### SUPPLIED RECORDS ###
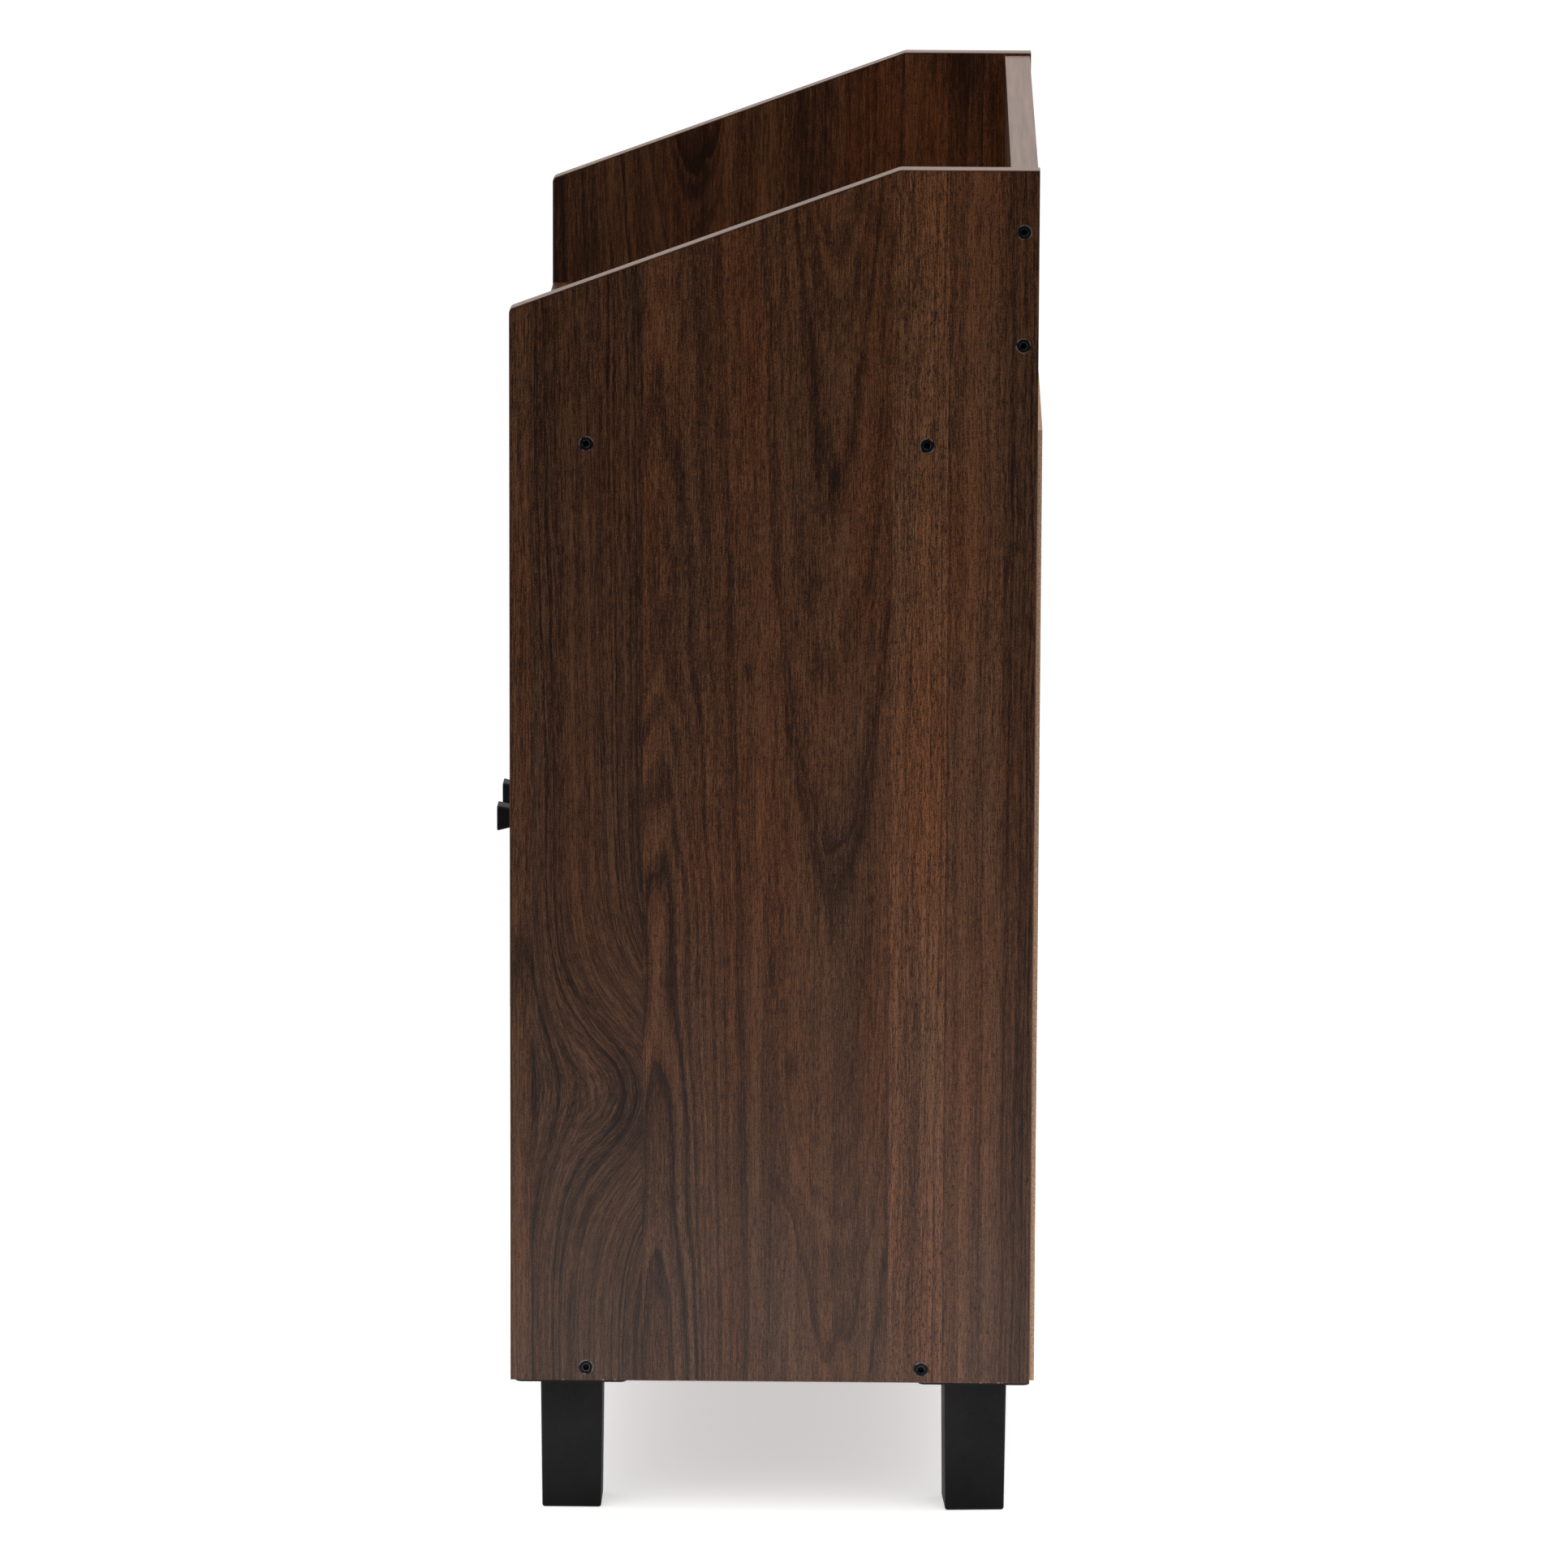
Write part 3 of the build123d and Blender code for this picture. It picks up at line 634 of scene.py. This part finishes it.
def screw_material(name, middles, radius):
    """Black oxide screw heads, with painted highlights: bright arcs round the rim and socket
    stand in for glints off their chamfers.
    """
    t = Material(name)
    y = t.along(t.place, Y_AXIS)
    z = t.along(t.place, Z_AXIS)
    out = 2 * radius
    for middle in middles:
        out = t.math("MINIMUM", out, t.length(y - middle[0], z - middle[1]))
    patch = t.even_noise(t.place, 0.22)
    fine = t.even_noise(t.place, 1.6, detail=3.0)
    share = out / radius
    # painted highlights: bright arcs on the rim and the socket's edge in place of chamfer
    # glints; the flat face gets a faint lift
    rim = t.step(share, 0.82, 0.90) * t.step(patch, 0.40, 0.56, 0.12) * 0.50
    lip = t.step(share, 0.56, 0.50) * t.step(share, 0.42, 0.47) * t.step(patch, 0.62, 0.52)
    flat = t.step(share, 0.46, 0.54) * 0.02
    painted_glint = t.math("MAXIMUM", t.math("MAXIMUM", rim, lip * 0.42), flat) * (fine * 0.5 + 0.75)
    tone = t.ramp(painted_glint, [(0.0, (0.005, 0.005, 0.006)), (0.40, (0.050, 0.050, 0.052)),
                         (1.0, (0.75, 0.74, 0.72))])
    return t.finish(tone, 0.34 + fine * 0.15, fine, 0.02, Specular_IOR_Level=0.09,
                    Metallic=0.35)


def paint_hardware():
    leg_black = satin_material("leg_black", (0.010, 0.010, 0.010), 0.55, specular=0.08,
                               painted_light_tint=LEG_PAINTED_LIGHT, height_mm=size_mm(LEGS[0], 2))
    paint(leg_black, *LEGS)
    paint(satin_material("plate_black", (0.008, 0.008, 0.008), 0.5, specular=0.15), *PLATES)
    paint(satin_material("knob_black", (0.008, 0.008, 0.0085), 0.42, specular=0.12),
          *("knob_" + side for side in SIDES))
    paint(satin_material("catch_brown", (0.060, 0.032, 0.020), 0.45),
          *("catch_case_" + side for side in SIDES))
    paint(satin_material("bush_black", (0.02, 0.02, 0.02), 0.5),
          *("pivot_bushes_" + side for side in SIDES))
    paint(satin_material("ferrite", (0.05, 0.05, 0.052), 0.6),
          *("catch_magnet_" + side for side in SIDES))
    paint(satin_material("zinc_steel", (0.55, 0.55, 0.54), 0.32, metal=1.0), *ZINC)
    paint(satin_material("beech", (0.55, 0.38, 0.22), 0.6), "side_dowels", "gallery_dowels")
    for side in SIDES:
        name = "side_screws_" + side
        paint(screw_material("screw_black_" + side, spots(name), SCREW_HEAD), name)


# ---- floor, light and camera ------------------------------------------------------------
FLOOR_RADIUS = 1.3
FLOOR_WHITE = (0.70, 0.70, 0.70, 1.0)
FLOOR_GLOW = 0.52
CEILING_LIGHT = (0.06, 2.3)   # near the horizon, and overhead
BACKDROP_LIGHT = 0.8
SEEN_WHITE = 1.1
CAMERA_PLACE = (6.5363, 0.1192, 1.6755)
CAMERA_TURNS = (0.939, 10.737, 0.2286)   # degrees of yaw, downward pitch and roll
CAMERA_LENS = 216.67
WHITE = (1.0, 1.0, 1.0, 1.0)


def make_floor():
    bpy.ops.mesh.primitive_circle_add(vertices=96, radius=FLOOR_RADIUS, fill_type="NGON")
    floor = bpy.context.object
    floor.name = "floor"
    t = Tree(bpy.data.materials.new("floor_white"))
    shader = t.nodes["Principled BSDF"]
    shader.inputs["Base Color"].default_value = FLOOR_WHITE
    shader.inputs["Roughness"].default_value = 0.9
    shader.inputs["Specular IOR Level"].default_value = 0.0
    shader.inputs["Emission Color"].default_value = WHITE
    shader.inputs["Emission Strength"].default_value = FLOOR_GLOW
    floor.data.materials.append(t.owner)


def make_world():
    """White to the camera; to the object, a bright ceiling and a pale backdrop."""
    world = bpy.data.worlds.new("studio")
    bpy.context.scene.world = world
    t = Tree(world)
    direction = t.nodes.new("ShaderNodeTexCoord").outputs["Generated"]
    up = t.along(direction, Z_AXIS)
    away = t.along(direction, (-1.0, 0.0, 0.0))
    ceiling = t.step(up, 0.15, 0.95, *CEILING_LIGHT)
    backdrop = t.step(away, 0.3, 0.95) * t.step(up, 0.6, 0.1) * BACKDROP_LIGHT
    lit = (ceiling + backdrop) * t.step(up, -0.02, 0.02)
    seen = Num(t, t.add("LightPath"))
    background = t.nodes["Background"]
    background.inputs["Color"].default_value = WHITE
    t.put(background.inputs["Strength"], lit * (1.0 - seen) + seen * SEEN_WHITE)


def make_camera():
    """Long lens that looks at the cabinet's right side from a little above."""
    yaw, pitch, roll = (math.radians(turn) for turn in CAMERA_TURNS)
    ahead = Vector((-math.cos(pitch) * math.cos(yaw), -math.cos(pitch) * math.sin(yaw),
                    -math.sin(pitch)))
    level = Vector((-math.sin(yaw), math.cos(yaw), 0.0))
    upright = level.cross(ahead)
    right = level * math.cos(roll) + upright * math.sin(roll)
    up = upright * math.cos(roll) - level * math.sin(roll)
    data = bpy.data.cameras.new("camera")
    data.lens = CAMERA_LENS
    data.sensor_width = 36.0
    data.clip_end = 100.0
    camera = bpy.data.objects.new("camera", data)
    camera.matrix_world = (Matrix.Translation(CAMERA_PLACE)
                           @ Matrix((right, up, -ahead)).transposed().to_4x4())
    bpy.context.collection.objects.link(camera)
    bpy.context.scene.camera = camera


paint_sides()
paint_level_boards()
paint_doors()
paint_gallery_back()
paint_edge_strips()
paint(hardboard_material(), "back_panel")
paint_hardware()
make_floor()
make_world()
make_camera()
bpy.context.scene.view_settings.view_transform = "Standard"
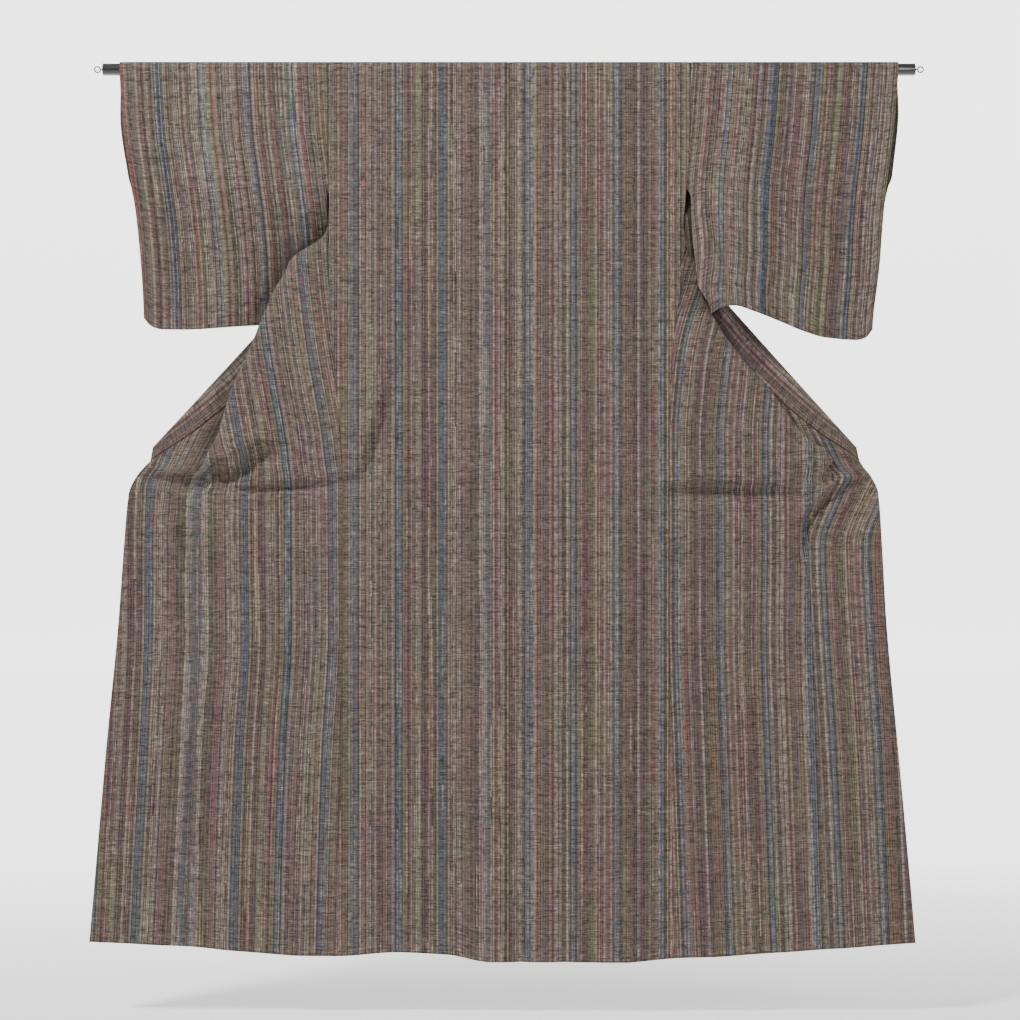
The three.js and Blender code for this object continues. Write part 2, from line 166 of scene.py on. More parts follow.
class Through:
    """A smooth curve through a table's rows that never overshoots them."""

    def __init__(self, rows: list[tuple[float, float]]) -> None:
        """Sorts the rows and works out the slope at each.

        Args:
            rows: pairs of place and value.
        """
        table = np.array(sorted(rows), float)
        self.at, self.values = table[:, 0], table[:, 1]
        steps = np.diff(self.values) / np.diff(self.at)
        before, after = steps[:-1], steps[1:]
        total = np.where(before + after == 0, 1.0, before + after)
        inner = np.where(before * after <= 0, 0.0, 2 * before * after / total)
        self.slopes = np.concatenate([steps[:1], inner, steps[-1:]])

    def __call__(self, x: np.ndarray | float) -> np.ndarray:
        """The curve's value, held at its ends.

        Args:
            x: the place.

        Returns:
            The value there.
        """
        x = np.clip(np.asarray(x, float), self.at[0], self.at[-1])
        i = np.clip(np.searchsorted(self.at, x, "right") - 1, 0, len(self.at) - 2)
        span = self.at[i + 1] - self.at[i]
        return hermite(
            self.values[i], self.slopes[i] * span,
            self.values[i + 1], self.slopes[i + 1] * span, (x - self.at[i]) / span,
        )


def tracks(names: str, rows: list[tuple[float, ...]]) -> dict[str, Through]:
    """One curve for each named column, all against the first column.

    Args:
        names: the columns' names in order, the first one the place.
        rows: the table.

    Returns:
        The curves by name.
    """
    parts = list(zip(*rows))
    return {
        name: Through(list(zip(parts[0], part)))
        for name, part in zip(names.split()[1:], parts[1:])
    }


@dataclass(frozen=True)
class Crease:
    """A soft trough or ridge along a short path on the cloth, seen from the back."""

    path: tuple[tuple[float, float], ...]   # X and Z along it
    depth: float                            # positive sinks away from the camera
    width: float                            # half its width
    lip: float = 0.0                        # share of the depth that rises beside it

    def shift(self, x: np.ndarray, z: np.ndarray) -> np.ndarray:
        """How far the crease moves each point of the cloth along Y.

        Args:
            x: distances from the middle.
            z: heights.

        Returns:
            The move of each point.
        """
        points = np.array(self.path, float)
        lengths = np.hypot(*np.diff(points, axis=0).T)
        starts = np.concatenate([[0.0], np.cumsum(lengths)])
        best = np.full(np.shape(x), 1e9)
        along = np.zeros(np.shape(x))
        side = np.zeros(np.shape(x))
        for a, b, length, start in zip(points[:-1], points[1:], lengths, starts):
            run = (b - a) / length
            t = np.clip((x - a[0]) * run[0] + (z - a[1]) * run[1], 0.0, length)
            off = (x - a[0] - t * run[0], z - a[1] - t * run[1])
            distance = np.hypot(*off)
            nearer = distance < best
            best = np.where(nearer, distance, best)
            along = np.where(nearer, start + t, along)
            side = np.where(nearer, off[0] * run[1] - off[1] * run[0], side)
        # It fades towards both ends of its path
        fade = np.sin(np.pi * (0.06 + 0.88 * along / starts[-1])) ** 0.7
        trough = bell(best, self.width)
        ridge = self.lip * bell(side - 1.7 * self.width, self.width) * bell(best, 3 * self.width)
        return self.depth * fade * (trough - ridge)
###
▸ **STATED GOAL**
In the listing above, find the line with "The three.js and" and the line with "slope at each.", then print exactly those two lines and every line between them, and nothing more.

▸ **WRITTEN SOLUTION**
The three.js and Blender code for this object continues. Write part 2, from line 166 of scene.py on. More parts follow.
class Through:
    """A smooth curve through a table's rows that never overshoots them."""

    def __init__(self, rows: list[tuple[float, float]]) -> None:
        """Sorts the rows and works out the slope at each.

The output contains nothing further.